Substituir a floresta amazônica por grandes plantações comerciais eleva temperatura e reduz chuva
Já a ocupação com pequenas propriedades, embora também afete o clima da região, produz mudanças menos severas, revela uma nova pesquisa
Substituir a floresta por grandes plantações comerciais produz efeitos significativos sobre o clima local da Amazônia, criando áreas até 3°C mais quentes e com menos chuva. Já a ocupação com pequenas propriedades, embora também afete o clima da região, produz mudanças menos severas, revela uma nova pesquisa.
Os resultados, publicados em artigo no periódico científico PNAS, vêm do acompanhamento de áreas em Rondônia e Mato Grosso ao longo de três décadas (dos anos 1990 até meados dos anos 2010), e da comparação desses locais com regiões amazônicas que não sofreram desmate intenso.

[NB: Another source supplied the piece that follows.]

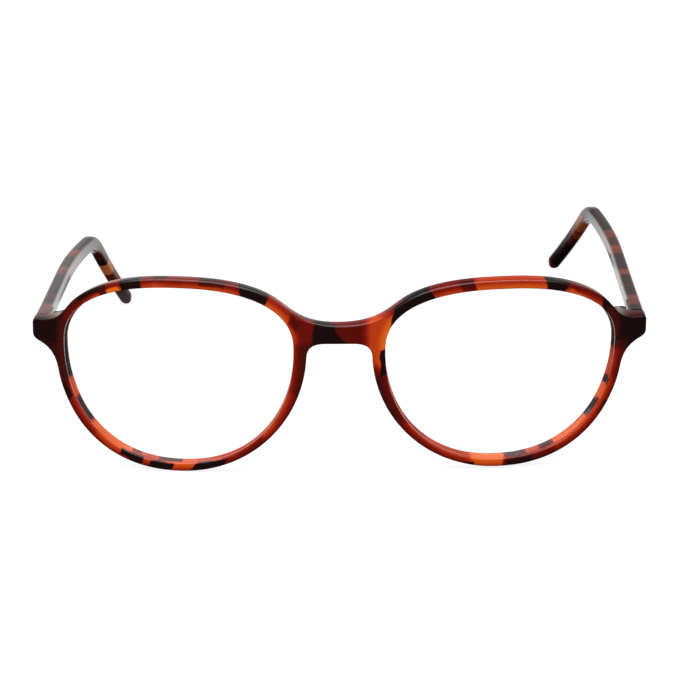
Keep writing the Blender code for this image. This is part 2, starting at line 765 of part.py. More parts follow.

A pesquisa foi coordenada pelo brasileiro Eduardo Eiji Maeda, que trabalha na Universidade de Helsinki, na Finlândia. Também assinam o estudo pesquisadores de instituições brasileiras e britânicas.

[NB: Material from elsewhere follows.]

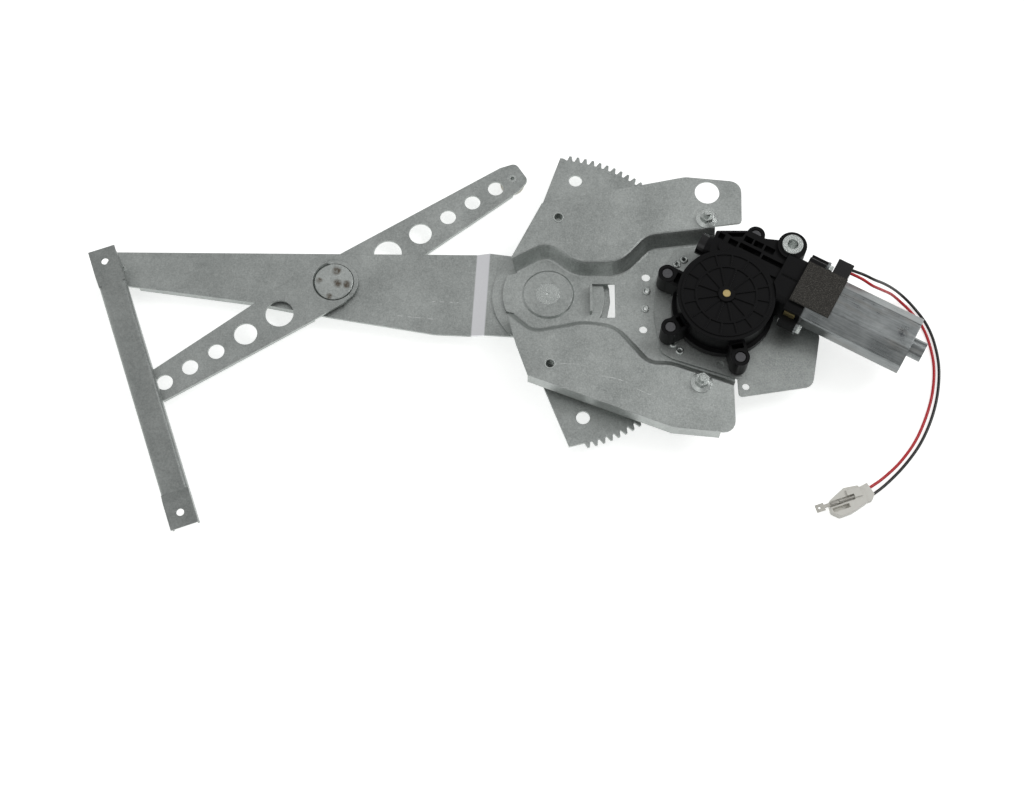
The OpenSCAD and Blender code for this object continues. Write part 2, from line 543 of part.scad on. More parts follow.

Maeda e seus colegas levaram em conta dois tipos bem diferentes de uso do solo na região amazônica (embora ambos tenham causado considerável devastação na floresta no período estudado). As áreas estudadas foram definidas como quadrados de 110 km2 de lado, e as duas já perderam cerca de 40% da vegetação nativa.

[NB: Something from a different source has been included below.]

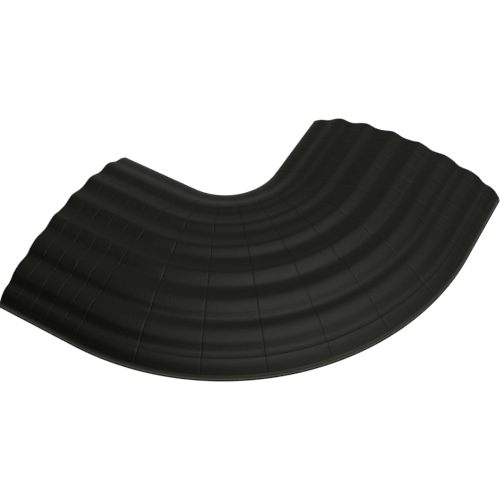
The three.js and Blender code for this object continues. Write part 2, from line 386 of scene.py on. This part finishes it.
def sheet_rubber():
    """Matt rubber."""
    material, shader, surface = new_material("sheet_rubber")
    where = shader.coordinates()
    fine = shader.noise(where, scale=1100.0, detail=4.0, roughness=0.65)
    blotch = shader.noise(where, scale=40.0, detail=4.0, roughness=0.6)
    fine_depth = 0.06
    normal = shader.bump(shader.math("MULTIPLY", fine, fine_depth))
    tone = shader.remap(blotch, target=(0.8, 1.2))
    shader.connect(surface, {
        "Base Color": shader.tint(colour=(0.0030, 0.0030, 0.0027), tone=tone),
        "Roughness": 0.85, "Specular IOR Level": 0.25, "Normal": normal})
    return material


MATERIALS = {"foam_skin": foam_skin(), "bead_rubber": bead_rubber(),
             "sheet_rubber": sheet_rubber()}

# ------------------------------------------------------------------ segments
EDGE_ROUND = 0.35           # rounding where the top meets the sides
EASE_WIDTH = 2.60           # width of the easing along each segment's face edges
SLAT_EASE, WEDGE_EASE = 0.28, 0.42          # its depth at the face
EASE_SHARES = [0.0, 0.12, 0.3, 0.55, 0.8, 1.0]
FACE_SPLIT = 9.0            # height where a face round a key is cut in two

# Key on the joint faces: a tapered tongue and the groove that takes it.
KEY_IN, KEY_OUT, KEY_HEIGHT, KEY_CLIP = 60, 340, 20, 1.0
KEY_ROOT, KEY_TIP = 16, 12                  # thickness at the face and at full depth
KEY_LEVELS = ((0.0, 0.0), (0.85, 0.0), (1.0, -0.45))    # share of depth, growth
KEY_KINDS = {"tongue": (0.0, -5.0), "groove": (0.5, 5.5)}   # growth, depth into the body


def segment_outline():
    """Section of a segment, counter-clockwise from its lower inner corner."""
    foot_in = BEAD_WIDTH + BEAD_FOOT + 0.3
    foot_out = WIDTH - BEAD_WIDTH - BEAD_FOOT - 0.3
    top_in, top_out = top_height(SEGMENT_IN), top_height(SEGMENT_OUT)
    curve_in, curve_out = SEGMENT_IN + EDGE_ROUND, SEGMENT_OUT - EDGE_ROUND
    points = (line_points((SEGMENT_IN, REBATE), (foot_in, REBATE), 4)
              + line_points((foot_in, REBATE), (foot_in, FLOOR), 1)
              + line_points((foot_in, FLOOR), (foot_out, FLOOR), 40)
              + line_points((foot_out, FLOOR), (foot_out, REBATE), 1)
              + line_points((foot_out, REBATE), (SEGMENT_OUT, REBATE), 4)
              + line_points((SEGMENT_OUT, REBATE), (SEGMENT_OUT, top_out - EDGE_ROUND), 6)
              + curve_points((SEGMENT_OUT, top_out - EDGE_ROUND), (SEGMENT_OUT, top_out),
                             (curve_out, top_height(curve_out)), 6)[:-1])
    across = curve_out
    while across > curve_in + 0.3:
        points.append(np.array([across, top_height(across)]))
        if across <= curve_in + 0.6:
            break
        nearest = min(abs(across - at) for at in DENSE_AT)
        across -= 0.35 if nearest < 2.4 else 1.25
    points += curve_points((curve_in, top_height(curve_in)), (SEGMENT_IN, top_in),
                           (SEGMENT_IN, top_in - EDGE_ROUND), 6)[:-1]
    points += line_points((SEGMENT_IN, top_in - EDGE_ROUND), (SEGMENT_IN, REBATE), 6)
    return np.array(points)


OUTLINE = segment_outline()
OUTLINE_NORMALS = outline_normals(OUTLINE)


def key_loop(grow, share):
    """Rectangle of the key at a share of its depth, with clipped corners."""
    half = KEY_ROOT / 2 + (KEY_TIP / 2 - KEY_ROOT / 2) * share + grow
    left, right = KEY_IN - grow, KEY_OUT + grow
    low, high = KEY_HEIGHT - half, KEY_HEIGHT + half
    return np.array([
        (left + KEY_CLIP, low), (right - KEY_CLIP, low),
        (right, low + KEY_CLIP), (right, high - KEY_CLIP),
        (right - KEY_CLIP, high), (left + KEY_CLIP, high),
        (left, high - KEY_CLIP), (left, low + KEY_CLIP)])


def key_faces(face_section, base, first):
    """Faces of a keyed joint: its outline starts at vertex base, its key at first."""
    count = len(OUTLINE)
    split_in, split_out = (
        int(np.argmin(np.hypot(face_section[:, 0] - side, face_section[:, 1] - FACE_SPLIT)))
        for side in (SEGMENT_IN, SEGMENT_OUT))
    lower = list(range(split_in, count)) + list(range(split_out + 1))
    upper = range(split_out, split_in + 1)
    faces = [[base + i for i in lower] + [first + i for i in (2, 1, 0, 7)],
             [base + i for i in upper] + [first + i for i in (7, 6, 5, 4, 3, 2)]]
    for level in range(len(KEY_LEVELS) - 1):
        near, far = first + level * 8, first + (level + 1) * 8
        for j in range(8):
            k = (j + 1) % 8
            faces.append([near + j, near + k, far + k, far + j])
    last = first + (len(KEY_LEVELS) - 1) * 8
    return faces + [list(range(last, last + 8))]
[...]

No entanto, enquanto a região analisada em Rondônia se caracteriza pela presença de propriedades relativamente pequenas (em média, de 54 hectares), pastagens e um pouco de agricultura familiar, a área de Mato Grosso tem grandes propriedades (média de 374 hectares, quase sete vezes maior) e foco no agronegócio- em 2018, 25% dela já tinha sido ocupada por grandes plantações de soja, milho e outros cultivos.
Quando comparada a áreas não desmatadas, a região estudada em Rondônia não teve mudanças significativas nas chuvas, enquanto a precipitação diminuiu no trecho de Mato Grosso com presença de grandes fazendas e agronegócio.
Por outro lado, a temperatura aumentou tanto nas propriedades menores de Rondônia (aumento médio de 1,05°C na estação chuvosa e 1,25°C na estação seca, com máxima 1,85°C a mais) quanto, mais acentuadamente, nas grandes fazendas de Mato Grosso (média 1,57°C e 2,11°C mais alta nas chuvas e na seca, respectivamente, e máxima 3,06°C mais alta).
"A floresta atua como uma bomba d'água, retirando o líquido da superfície da terra e jogando-o de volta para atmosfera", explica Maeda. "A água que retorna para a atmosfera muitas vezes volta para a floresta na forma de chuva. Quando a mata é removida, esse retorno é reduzido, e a energia não utilizada contribui para o aumento das temperaturas locais."
Com a floresta em pé, o processo lembra a transpiração dos seres humanos, cujo suor, ao evaporar, tende a reduzir a temperatura de sua pele. No caso da mata, a chamada evapotranspiração combina a transpiração das plantas e a evaporação da superfície, diz ele. Sem a cobertura florestal, portanto, é como se a região não "suasse" como deveria.
A análise feita pelos pesquisadores indica que o problema é particularmente sério nas áreas ocupadas pela lavoura de grande escala porque ela envolve a retirada de grande parte da vegetação do solo (no caso, os plantios comerciais) duas vezes por ano.
É um processo que altera a transpiração das plantas e reduz a umidade do solo de maneira severa, enquanto as pastagens e outros usos dados ao terreno nas propriedades menores ao menos mantêm o solo "coberto" durante o ano todo.
"Analisando a situação estritamente do ponto de vista biofísico, o pasto extensivo realmente seria 'menos pior', uma vez que as áreas são menos manejadas. No entanto, é preciso deixar claro que o problema é mais complexo. A criação extensiva de gado isso isso significa que áreas maiores precisam ser desflorestadas para obter a mesma produtividade de uma área de manejo intensivo. Portanto, é preciso haver um equilíbrio entre intensidade de manejo e produtividade", pondera o pesquisador brasileiro.
"O problema é que nem a monocultura de soja nem o pasto extensivo encontram esse equilíbrio. Por isso é importante abrir uma discussão sobre outras alternativas de produção, que consigam ter alta produtividade e, ao mesmo tempo, manter características biofísicas como alta cobertura vegetal", diz Maeda.
Um caminho seria integrar, nas áreas já desmatadas, a lavoura e o pasto tradicionais com sistemas agroflorestais (palmeiras, árvores frutíferas etc.), que não precisam ser derrubadas na colheita.